Il divieto di rappresentanza processuale da parte del legale rappresentante indagato nel reato presupposto è assoluto e non ammette deroghe

Di Maria Francesca ARTUSI

Nel corso di uno dei primi procedimenti “231” in materia di contrabbando doganale, con la sentenza n. 28963 depositata ieri la Corte di Cassazione si è soffermata sul divieto di rappresentanza in processo degli amministratori indagati.

L’art. 39 del DLgs. 231/2001 stabilisce, infatti, che la persona giuridica partecipa con il proprio rappresentante legale, salvo che questi sia imputato del reato da cui dipende l’illecito amministrativo.
Tale divieto si giustifica perché il rappresentante legale e la persona giuridica si trovano in una situazione di obiettiva e insanabile conflittualità processuale, dal momento che la persona giuridica potrebbe avere interesse a dimostrare che il suo rappresentante ha agito nel suo esclusivo interesse o nell’interesse di terzi ovvero a provare che il reato è stato posto in essere attraverso una elusione fraudolenta dei modelli organizzativi adottati, in questo modo escludendo la propria responsabilità e facendola così ricadere sul solo rappresentante.

La giurisprudenza aveva già precisato che questa incompatibilità non determina né la compressione del diritto di difesa dell’ente (art. 24 Cost.), né costituisce violazione del principio di uguaglianza (art. 3 Cost.) ovvero del giusto processo (art. 111 Cost.).
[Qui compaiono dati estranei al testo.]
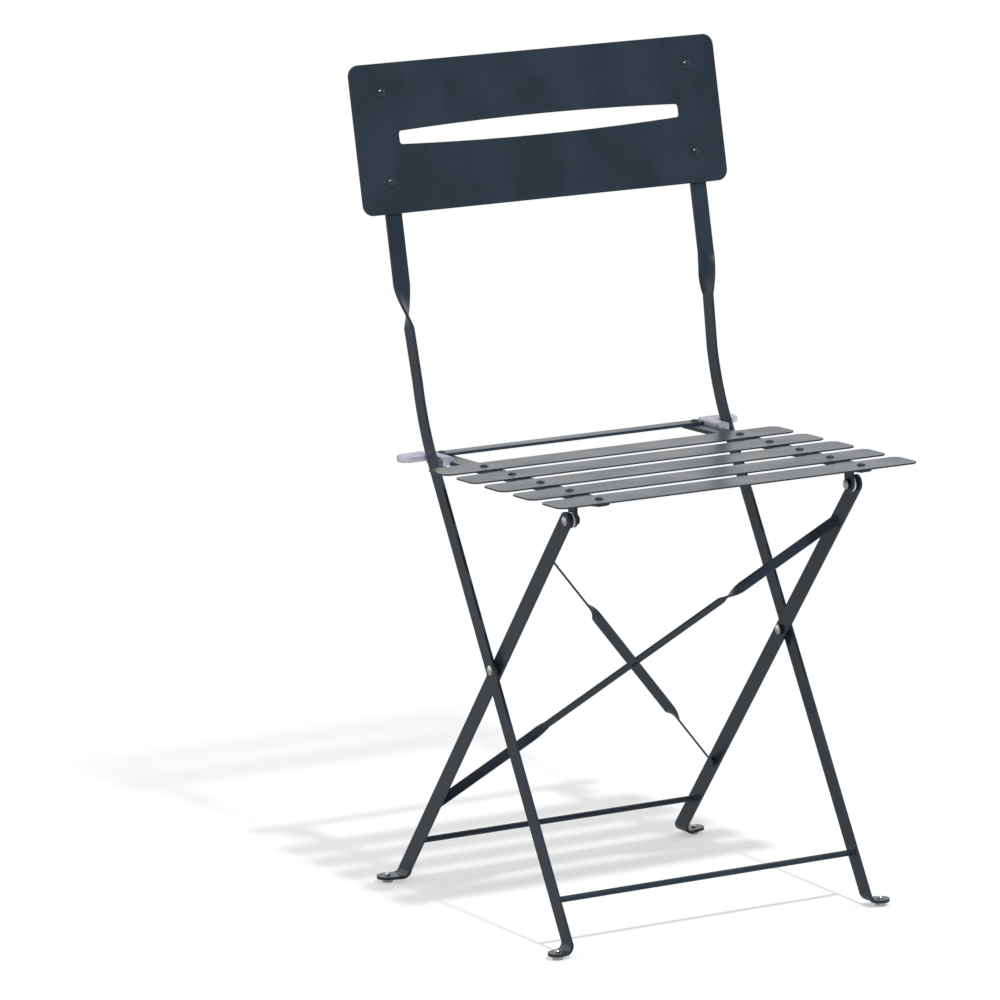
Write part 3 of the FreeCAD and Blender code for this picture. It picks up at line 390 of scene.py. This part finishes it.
dome_steps = 7
turn_steps = 36


def turned_dome(bm, seat, radius, rise, rim, way):
    """Half profile of a domed head on the XZ plane, from its pole out to its rim and back to the seat."""
    sphere = (radius ** 2 + (rise - rim) ** 2) / (2 * (rise - rim))
    pole = bm.verts.new((0, 0, seat + way * rise))
    bmesh.ops.spin(bm, geom=[pole], cent=(0, 0, seat + way * (rise - sphere)), axis=(0, way, 0),
                   angle=math.asin(radius / sphere), steps=dome_steps, use_merge=False)
    bm.verts.ensure_lookup_table()
    tip = bm.verts[-1]
    under = bm.verts.new((radius, 0, seat))
    bm.edges.new((tip, under))
    return under


def rivet(grip, shank, head, rise, rim=0.0004, tail_rise=None):
    """A rivet along Z: its head sits on z 0 and its shank runs down to a second, upset head."""
    bm = bmesh.new()
    upper = turned_dome(bm, 0, head, rise, rim, 1)
    lower = turned_dome(bm, -grip, head, tail_rise or rise, rim, -1)
    neck = bm.verts.new((shank, 0, 0))
    foot = bm.verts.new((shank, 0, -grip))
    for first, second in ((upper, neck), (neck, foot), (foot, lower)):
        bm.edges.new((first, second))
    bmesh.ops.spin(bm, geom=bm.verts[:] + bm.edges[:], cent=(0, 0, 0), axis=(0, 0, 1),
                   angle=math.tau, steps=turn_steps, use_merge=True)
    bmesh.ops.remove_doubles(bm, verts=bm.verts, dist=same_place)
    bmesh.ops.recalc_face_normals(bm, faces=bm.faces)
    return bm


def copies(pattern, places):
    """One bmesh holding the pattern at each of these placements."""
    whole = bmesh.new()
    mesh = bpy.data.meshes.new("pattern")
    pattern.to_mesh(mesh)
    pattern.free()
    for place in places:
        known = len(whole.verts)
        whole.from_mesh(mesh)
        bmesh.ops.transform(whole, matrix=place, verts=whole.verts[known:])
    bpy.data.meshes.remove(mesh)
    return whole


def rivets_of(node, turn, grip, **sizes):
    """The rivet at each solid of the node, turned from Z, with the middle of its grip on the solid's."""
    return copies(rivet(grip, **sizes),
                  [Matrix.Translation(middle) @ turn @ Matrix.Translation((0, 0, grip / 2))
                   for middle in middles(node)])


back_lean = math.radians(10.2)
panel_grip = 0.005
smooth_coat = surface("powder_coat_on_rivets", anthracite, anthracite_edge,
                      rough=0.19, rough_swing=0.03, bump=0.15, lump_scale=1100.0, edge_width=0.0003,
                      dustiness=0.03, Specular_IOR_Level=0.5)
add_piece("panel_rivet_heads",
          rivets_of("backrest_rivets", Matrix.Rotation(math.pi / 2 - back_lean, 4, "X"), panel_grip,
                    shank=0.002, head=0.0046, rise=0.0019),
          smooth_coat, "front_frame", ["backrest_rivets"])


# Stretchers. A 6 mm round rod is welded between the front legs and another between the rear legs,
# each with a bead run all the way round its ends.
def rod(node, sides=32):
    """A plain round bar across the chair, in the place of the node."""
    low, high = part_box(node)
    bm = bmesh.new()
    radius = (high.z - low.z) / 2
    bmesh.ops.create_cone(bm, cap_ends=True, segments=sides, radius1=radius, radius2=radius,
                          depth=high.x - low.x)
    across = Matrix.Translation((low + high) / 2) @ Matrix.Rotation(math.pi / 2, 4, "Y")
    bmesh.ops.transform(bm, matrix=across, verts=bm.verts)
    return bm


def weld_rings(node, leg, rise, puddles=13, steps_in_puddle=8, swelling=0.05):
    """Two weld beads, each a ring of overlapping puddles round a rod's end against the legs' inner faces."""
    low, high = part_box(node)
    radius = (high.z - low.z) / 2
    bm = bmesh.new()
    hollow_slope = ((0, 0), (0.35, 0.18), (0.8, 0.75), (1, 1), (1, 0))
    start = [bm.verts.new((out * leg, 0, radius + up * rise)) for out, up in hollow_slope]
    for first, second in zip(start, start[1:] + start[:1]):
        bm.edges.new((first, second))
    bmesh.ops.spin(bm, geom=bm.verts[:] + bm.edges[:], cent=(0, 0, 0), axis=(1, 0, 0),
                   angle=math.tau, steps=puddles * steps_in_puddle, use_merge=True)
    bmesh.ops.remove_doubles(bm, verts=bm.verts, dist=same_place)
    off_the_rod = radius * 1.01
    for vert in bm.verts:
        if math.hypot(vert.co.y, vert.co.z) > off_the_rod:
            turn = math.atan2(vert.co.z, vert.co.y)
            swell = 1 + swelling * abs(math.sin(puddles * turn / 2))
            vert.co.y *= swell
            vert.co.z *= swell
    middle = (low + high) / 2
    left_end = Matrix.Translation((high.x - leg, middle.y, middle.z))
    both_ends = copies(bm, [left_end, Matrix.Diagonal((-1, 1, 1, 1)) @ left_end])
    bmesh.ops.recalc_face_normals(both_ends, faces=both_ends.faces)
    return both_ends


ring_leg = 0.0022
ring_rise = 0.0016
for end, body in (("front", "front_frame"), ("rear", "rear_frame")):
    node = end + "_stretcher"
    add_piece(end + "_rod", rod(node), coat, body, [node])
    add_piece(end + "_rod_welds", weld_rings(node, ring_leg, ring_rise), coat, body)

# Rear legs. Straight lengths of the same strap as the uprights. The top end is rounded to an eye for the
# seat pivot, and the foot is turned out to a tab.
for side in SIDES:
    add_piece("rear_strap_" + side, softened("rear_leg_" + side, strap_rounding), coat,
              "rear_frame", ["rear_leg_" + side])


# Crossed braces. Two thin 10 mm straps lie flat on each other where they cross. They twist on edge
# towards the legs, both twists the same way round, and their mitred ends are welded on.
def bead(start, end, thickness, puddle=0.0021, rings_in_puddle=6, sides=12):
    """A weld bead from one point to the other: a closed, rippled tube with small ends."""
    length = (end - start).length
    puddles = max(2, round(length / puddle))
    rings = puddles * rings_in_puddle
    ripple_height = 0.12
    end_size = 0.25
    end_rings = 5
    bm = bmesh.new()
    loop = bmesh.ops.create_circle(bm, cap_ends=False, segments=sides, radius=thickness)["verts"]
    edges = bm.edges[:]
    sizes = []
    for ring in range(rings + 1):
        ripple = 1 + ripple_height * abs(math.sin(math.pi * ring * puddles / rings))
        run_out = math.sin(math.pi * min(ring, rings - ring, end_rings) / (2 * end_rings))
        sizes.append(ripple * (end_size + (1 - end_size) * run_out))
    bmesh.ops.scale(bm, vec=(sizes[0],) * 3, verts=loop)
    bmesh.ops.contextual_create(bm, geom=edges)
    for before, size in zip(sizes, sizes[1:]):
        grown = bmesh.ops.extrude_edge_only(bm, edges=edges)["geom"]
        loop = [item for item in grown if isinstance(item, bmesh.types.BMVert)]
        edges = [item for item in grown if isinstance(item, bmesh.types.BMEdge)]
        bmesh.ops.scale(bm, vec=(size / before, size / before, 1), verts=loop)
        bmesh.ops.translate(bm, vec=(0, 0, length / rings), verts=loop)
    bmesh.ops.contextual_create(bm, geom=edges)
    bmesh.ops.recalc_face_normals(bm, faces=bm.faces)
    turn = (end - start).to_track_quat("Z", "Y").to_matrix().to_4x4()
    bmesh.ops.transform(bm, matrix=Matrix.Translation(start) @ turn, verts=bm.verts)
    return bm


def gathered(parts):
    """One bmesh out of several."""
    whole = bmesh.new()
    for part in parts:
        mesh = bpy.data.meshes.new("part")
        part.to_mesh(mesh)
        part.free()
        whole.from_mesh(mesh)
        bpy.data.meshes.remove(mesh)
    return whole


def brace_welds(node, thickness):
    """Beads along both long sides of each mitred end, where it meets the leg."""
    bm = merged(node)
    reach = max(vert.co.x for vert in bm.verts)
    at_the_leg = 1e-5
    short_of_corner = 0.05
    beads = []
    for sign in (1, -1):
        corners = [vert.co.copy() for vert in bm.verts if abs(vert.co.x * sign - reach) < at_the_leg]
        middle = sum(corners, Vector()) / len(corners)
        corners.sort(key=lambda corner: math.atan2((corner - middle).z, (corner - middle).y))
        sides = list(zip(corners, corners[1:] + corners[:1]))
        sides.sort(key=lambda side: (side[0] - side[1]).length)
        for start, end in sides[-2:]:
            first = start.lerp(end, short_of_corner)
            last = start.lerp(end, 1 - short_of_corner)
            beads.append(bead(first, last, thickness))
    bm.free()
    return gathered(beads)


brace_rounding = 0.0004
brace_bead = 0.0011
for way in ("rising", "falling"):
    add_piece("brace_strap_" + way, softened("cross_brace_" + way, brace_rounding), coat,
              "rear_frame", ["cross_brace_" + way])
    add_piece("brace_welds_" + way, brace_welds("cross_brace_" + way, brace_bead), coat,
              "rear_frame")

# Bright rivets. Zinc-plated steel at the four pivots, with the same head on both ends, and one through
# each foot, with a high round head on the tab and a low one inside the button.
zinc = surface("bright_zinc", (0.66, 0.66, 0.64), (0.80, 0.80, 0.78),
               rough=0.30, rough_swing=0.08, bump=0.12, lump_scale=700.0, edge_width=0.0004,
               dustiness=0.02, Metallic=1.0)
pivot_rise = 0.002
for joint, body in (("leg", "front_frame"), ("seat", "rear_frame")):
    for side in SIDES:
        node = "%s_pivot_rivet_%s" % (joint, side)
        low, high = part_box(node)
        grip = high.x - low.x - 2 * pivot_rise
        add_piece(node + "_heads",
                  rivets_of(node, Matrix.Rotation(math.pi / 2, 4, "Y"), grip,
                            shank=0.003, head=0.0048, rise=pivot_rise),
                  zinc, body, [node])

foot_head_rise = 0.0027
foot_tail_rise = 0.0009
for end, body in (("front", "front_frame"), ("rear", "rear_frame")):
    node = end + "_foot_rivets"
    low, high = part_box(node)
    tab_top = high.z - foot_head_rise
    foot_rivet = rivet(tab_top - low.z - foot_tail_rise, shank=0.002, head=0.0028, rise=foot_head_rise,
                       rim=0.0003, tail_rise=foot_tail_rise)
    places = [Matrix.Translation((middle.x, middle.y, tab_top)) for middle in middles(node)]
    add_piece(end + "_foot_rivet_heads", copies(foot_rivet, places), zinc, body, [node])

# White nylon. Moulded buttons under the feet keep the steel off the floor, and a thin ring lies beside
# each seat lug, so that painted steel never turns on painted steel.
white_nylon = surface("white_nylon", (0.78, 0.78, 0.76), (0.84, 0.84, 0.82),
                      rough=0.45, rough_swing=0.05, bump=0.12, lump_scale=1500.0, edge_width=0.0004,
                      dustiness=0.05, Subsurface_Weight=0.15, Subsurface_Scale=0.002)
moulded_rounding = 0.0007
ring_rounding = 0.0003
for end, body in (("front", "front_frame"), ("rear", "rear_frame")):
    for side in SIDES:
        node = "%s_foot_glide_%s" % (end, side)
        add_piece("%s_foot_button_%s" % (end, side), softened(node, moulded_rounding, segments=4),
                  white_nylon, body, [node])
for side in SIDES:
    node = "seat_pivot_washer_" + side
    add_piece("seat_pivot_ring_" + side, softened(node, ring_rounding, segments=2), white_nylon,
              "rear_frame", [node])

# Black nylon. Spacers part the straps at both pivots, and a smaller washer lies under the inner head of
# each pivot rivet.
black_nylon = surface("black_nylon", (0.012, 0.012, 0.014), (0.03, 0.03, 0.033),
                      rough=0.5, rough_swing=0.05, bump=0.12, lump_scale=1500.0, edge_width=0.0004,
                      dustiness=0.05)
for solid, piece, body in (("leg_pivot_washer", "leg_pivot_spacer_ring", "front_frame"),
                           ("leg_pivot_collar", "leg_pivot_collar_ring", "front_frame"),
                           ("seat_pivot_spacer", "seat_pivot_spacer_ring", "rear_frame"),
                           ("seat_pivot_collar", "seat_pivot_collar_ring", "rear_frame")):
    for side in SIDES:
        node = "%s_%s" % (solid, side)
        add_piece("%s_%s" % (piece, side), softened(node, ring_rounding, segments=2), black_nylon,
                  body, [node])

# Stop studs. Short steel pins are welded to the inner faces of the posts. The ledges of the seat's glides
# rest on them when the chair stands open.
stud_rounding = 0.0004
for side in SIDES:
    add_piece("stop_pin_" + side, softened("stop_stud_" + side, stud_rounding, segments=2), coat,
              "front_frame", ["stop_stud_" + side])

# Seat rails and lugs. A flat strap runs under the slats on each side, with an ear welded under its
# outer edge that turns on the seat pivot.
ear_bead = 0.0012
for side in SIDES:
    add_piece("rail_strap_" + side, softened("side_rail_" + side, strap_rounding), coat,
              "seat", ["side_rail_" + side])
    add_piece("rail_ear_" + side, softened("pivot_lug_" + side, strap_rounding), coat,
              "seat", ["pivot_lug_" + side])
    ear_low, ear_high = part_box("pivot_lug_" + side)
    inner_face = ear_low.x if side == "left" else ear_high.x
    add_piece("rail_ear_weld_" + side,
              bead(Vector((inner_face, ear_low.y + ear_bead, ear_high.z)),
                   Vector((inner_face, ear_high.y - ear_bead, ear_high.z)), ear_bead),
              coat, "seat")

# Slats and rear bar. Five flat bars of 1.5 mm sheet with rounded corners lie across the rails, and a
# 3 mm strap joins the rails' rear ends behind the posts.
slat_rounding = 0.0004
for number in range(1, 6):
    node = "slat_%d" % number
    add_piece("slat_bar_%d" % number, softened(node, slat_rounding), coat, "seat", [node])
add_piece("rear_bar", softened("rear_crossbar", strap_rounding), coat,
          "seat", ["rear_crossbar"])

# Black rivets. Mushroom heads, two to each slat and one to each end of the rear bar, and a flatter one
# where the braces cross.
black = surface("black_rivet_paint", (0.010, 0.011, 0.013), (0.04, 0.042, 0.045),
                rough=0.33, rough_swing=0.05, bump=0.2, lump_scale=1100.0, edge_width=0.0004,
                dustiness=0.03)
slat_grip = 0.0055
bar_grip = 0.007
rear_slat_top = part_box("slat_1")[1]
front_slat_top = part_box("slat_5")[1]
seat_slope = math.atan2(front_slat_top.z - rear_slat_top.z, rear_slat_top.y - front_slat_top.y)
seat_facing = Matrix.Rotation(-seat_slope, 4, "X")
for node, piece, grip in (("slat_rivets", "slat_rivet_heads", slat_grip),
                          ("crossbar_rivets", "bar_rivet_heads", bar_grip)):
    add_piece(piece, rivets_of(node, seat_facing, grip, shank=0.0022, head=0.0043, rise=0.002, rim=0.0005),
              black, "seat", [node])

rear_lean = math.radians(41.66)
brace_grip = 0.004
add_piece("brace_rivet_heads",
          rivets_of("brace_rivet", Matrix.Rotation(rear_lean - math.pi / 2, 4, "X"), brace_grip,
                    shank=0.002, head=0.0036, rise=0.0014),
          black, "rear_frame", ["brace_rivet"])

# Seat glides. Cloudy nylon sleeves over the ends of the rear bar, round at their tips, each with a
# cheek that fills the room between rail and post. The bar shows faintly through them.
cloudy_nylon = surface("cloudy_nylon", (0.84, 0.83, 0.97), (0.88, 0.87, 0.98),
                       rough=0.36, rough_swing=0.05, bump=0.08, lump_scale=900.0, edge_width=0.0006,
                       dustiness=0.03, Transmission_Weight=0.62, IOR=1.35)
for side in SIDES:
    add_piece("bar_sleeve_" + side, softened("seat_glide_" + side, moulded_rounding, segments=4),
              cloudy_nylon, "seat", ["seat_glide_" + side])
E infatti, a fronte del divieto normativo, la persona giuridica ha tre possibilità: nominare un nuovo rappresentante legale; nominare un rappresentante legale con poteri limitati alla sola partecipazione al procedimento (procuratore “ad litem”); rimanere inerte (Cass. n. 41398/2009).

La pronuncia in esame precisa ulteriormente che il divieto posto dal citato art. 39 è assoluto e non ammette deroghe, in quanto è funzionale ad assicurare la piena garanzia del diritto di difesa al soggetto collettivo imputato in un procedimento penale. D’altra parte, tale diritto risulterebbe del tutto compromesso se fosse ammessa la possibilità che l’ente partecipasse al procedimento rappresentato da un soggetto portatore di interessi confliggenti da un punto di vista sostanziale e processuale.

Per questa ragione l’esistenza del conflitto è presunta (iuris et de iure) proprio dall’art. 39 e la sua sussistenza non deve essere accertata in concreto. Il divieto assoluto di rappresentanza scatta, così, automaticamente quando il rappresentante legale risulta essere imputato (o indagato) del reato da cui dipende l’illecito amministrativo, sicché il giudice deve solo accertare che ricorra tale presupposto, senza che sia richiesta una verifica circa un’effettiva situazione di incompatibilità.

Sotto altro profilo, il divieto di rappresentanza non può che valere anche nell’ipotesi in cui il rappresentante dell’ente sia soltanto indagato, in quanto la ratio della disposizione va individuata nella necessità di evitare situazioni di conflitto di interesse con l’ente, verificabili soprattutto nelle prime e delicate fasi delle indagini, di fondamentale importanza per le acquisizioni richieste per gli atti propulsivi del procedimento.

Così inteso, il divieto in esame produce necessariamente conseguenze sul piano processuale, in quanto tutte le attività svolte dal rappresentante all’interno del procedimento penale che riguarda l’ente devono essere considerate inefficaci (su questo tema si veda anche Cass. SS.UU. n. 33041/2015).

Da tutto ciò consegue che, nel caso di specie, i due indagati per reati commessi nell’interesse o a vantaggio dell’ente da ciascuno rispettivamente rappresentato, oltre a non potersi costituire secondo le modalità formali previste dall’art. 39 commi 2 e 3 del DLgs. 231/2001, non avrebbero potuto porre in essere alcun altro atto funzionale a manifestare la volontà della società nel processo. Tanto meno costoro potevano provvedere (come, invece, hanno fatto) alla nomina di altro amministratore, atto al quale la società avrebbe dovuto provvedere, non già attraverso il proprio rappresentante legale in posizione di incompatibilità per conflitto di interessi con l’ente medesimo, ma individuando, secondo la disciplina civilistica, altra persona fisica legittimata a rappresentare l’ente.

Da notare che le società in questione erano indagate, ai sensi del recentissimo art. 25-sexiesdecies del DLgs. 231/2001, per avere sottratto merci al pagamento dei diritti di confine, effettuando importazioni di biciclette elettriche dalla Cina, eludendo il pagamento dei dazi antidumping e dell’IVA di importazione.